Вначале 20-х в опустевшей помещичьей усадьбе была организована коммуна, куда согнали жить бедняков. Переселенцы отгородились друг от друга занавесками, притащили с собой чугунки и шайки, по паркету топтался домашний скот. Однажды ночью кто-то увидел, как сын сбежавшего помещика что-то выкапывал из-под фундамента. С перепуга вся коммуна разбежалась по домам.

Во времена НЭПа жили, как в прежние времена. Выращивали хлеб, ездили на лошадках на базар. Массового голода в нашей деревне не было. В начале коллективизации две семьи кулаков были принудительно выселены в далекие края. Нашелся один мужик, который не вступил в колхоз принципиально. Его увещевали, притесняли в правах, в конце концов, посадили, но после войны он вернулся и благополучно дожил в своем доме до середины 60-х, пугая детей свирепым взглядом и косматой бородой.

Нисколько не оправдывая большой террор, не могу не отметить, что в нашей довоенной деревне на 200 дворов не было репрессировано ни одного. Старшие родственники не называли ни одной фамилии. Может, кто и пострадал из числа уехавших на стройки века, но колхозников не тронули.
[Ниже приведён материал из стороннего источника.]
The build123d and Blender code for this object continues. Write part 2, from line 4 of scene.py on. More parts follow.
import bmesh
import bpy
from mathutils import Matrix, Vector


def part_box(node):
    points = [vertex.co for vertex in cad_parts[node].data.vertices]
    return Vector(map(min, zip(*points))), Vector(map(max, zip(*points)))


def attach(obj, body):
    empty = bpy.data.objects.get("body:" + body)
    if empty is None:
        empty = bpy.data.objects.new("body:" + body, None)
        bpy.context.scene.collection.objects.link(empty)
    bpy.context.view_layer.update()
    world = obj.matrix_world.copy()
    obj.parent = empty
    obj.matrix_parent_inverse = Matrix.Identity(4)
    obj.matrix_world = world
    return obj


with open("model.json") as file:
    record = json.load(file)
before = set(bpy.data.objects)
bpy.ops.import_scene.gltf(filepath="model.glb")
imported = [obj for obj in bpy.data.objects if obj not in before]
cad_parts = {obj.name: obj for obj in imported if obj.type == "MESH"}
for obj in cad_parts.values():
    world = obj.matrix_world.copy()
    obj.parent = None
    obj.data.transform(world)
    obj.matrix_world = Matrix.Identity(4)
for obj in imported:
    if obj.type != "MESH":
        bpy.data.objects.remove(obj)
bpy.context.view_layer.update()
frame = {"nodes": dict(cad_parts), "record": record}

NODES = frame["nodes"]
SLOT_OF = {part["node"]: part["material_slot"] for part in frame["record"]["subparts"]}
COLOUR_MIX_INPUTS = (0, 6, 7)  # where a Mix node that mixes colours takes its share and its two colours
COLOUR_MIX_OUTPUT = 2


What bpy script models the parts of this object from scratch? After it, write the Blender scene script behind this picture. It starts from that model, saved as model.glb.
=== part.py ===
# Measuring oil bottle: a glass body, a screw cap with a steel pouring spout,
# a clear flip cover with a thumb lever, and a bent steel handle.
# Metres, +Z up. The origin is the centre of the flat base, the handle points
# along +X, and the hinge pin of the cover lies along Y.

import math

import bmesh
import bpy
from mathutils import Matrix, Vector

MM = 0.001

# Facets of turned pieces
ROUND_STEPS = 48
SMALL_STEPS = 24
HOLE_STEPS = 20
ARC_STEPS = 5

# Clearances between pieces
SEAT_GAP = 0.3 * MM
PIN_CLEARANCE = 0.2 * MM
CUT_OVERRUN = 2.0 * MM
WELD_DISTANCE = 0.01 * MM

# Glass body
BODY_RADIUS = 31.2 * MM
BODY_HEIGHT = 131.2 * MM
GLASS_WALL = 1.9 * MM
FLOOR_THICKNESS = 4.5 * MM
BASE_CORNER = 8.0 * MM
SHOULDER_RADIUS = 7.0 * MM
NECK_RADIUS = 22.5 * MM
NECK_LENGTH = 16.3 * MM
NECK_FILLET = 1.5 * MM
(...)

Во время войны весь район был под оккупацией, но недолго. Немцы появились на мотоциклах, забили колхозную свинью, половили кур. Жители поначалу отсиживались в своих «окопах» на огородах, молодые девушки измазались сажей. Переночевав, немцы покатили дальше. За порядком следил назначенный ими староста. Жили у нас два брата-подростка, ходившие куда-то далеко к партизанам. Наверное, они занимались разведкой. Однажды староста предупредил родителей этих ребят, чтобы всякие хождения прекратились, потому что немцы что-то заподозрили. К нему прислушались...

Зимой 1942 года передовая линия глубокой обороны проходила в сорока километрах от наших мест. Деревня оказались в тылу Красной армии, почти все жители эвакуировались в Тульскую область.

К сожалению, не знаю, сколько моих земляков погибло в годы ВОВ. Как и везде, - много. В нашей семье – двое...

А после войны, в 1947 году, забрали в НКВД моего родного дядю, младшего брата того первого комсомольца. Он демобилизовался после службы в армии, вернулся в деревню, встретил друга. Обрадовались, посидели на берегу реки, распили бутылку водки на двоих. А на следующий день нагрянули в деревню суровые товарищи из райцентра и увезли дядю с собой.

Донос поступил от того самого друга. Якобы во время разговора на бережку мой дядя вытащил пистолет и сказал: «Вот что будет Сталину на 1 мая!» Не больше и не меньше. Сталинские орлы в те времена уже вернулись к законности, в ситуации разбирались, хотя и долго. Следствие длилось не один месяц. Дядя твердил одно и то же: «Дайте нам очную ставку!». Наконец, это было разрешено. Увидев худого измученного узника, «друг» побледнел и стал путаться в показаниях, ссылаясь на забывчивость по пьянке. Дядю отпустили, даже предлагали написать встречное заявление за клевету, но он не стал. Вернулся домой, а вскоре и «друг» заявился, опять с бутылкой. Просил прощения. Мол, хотелось вырваться из колхоза, устроиться на работу в милицию, но ему поставили условие: поможешь раскрыть какое-нибудь дело – тогда возьмем. Вот и придумал он «беспроигрышный вариант», однако времена уже были не те.

И какие же выводы? Через малое иногда видится и большое. Во всяком случае, для меня. Это как в статистических опросах: если выявится тенденция в малой группе людей, ее можно распространить и на большую. А статистика такова: двести дворов – это не менее тысячи человек, включая детей. На эту тысячу один сбежавший помещик с женой и сыном, один раненый в продразверстку, ни одного умершего от голода, две семьи высланных кулаков, один отсидевший за сопротивление генеральной линии партии, один репрессированный по доносу и впоследствии реабилитированный. Как-то так.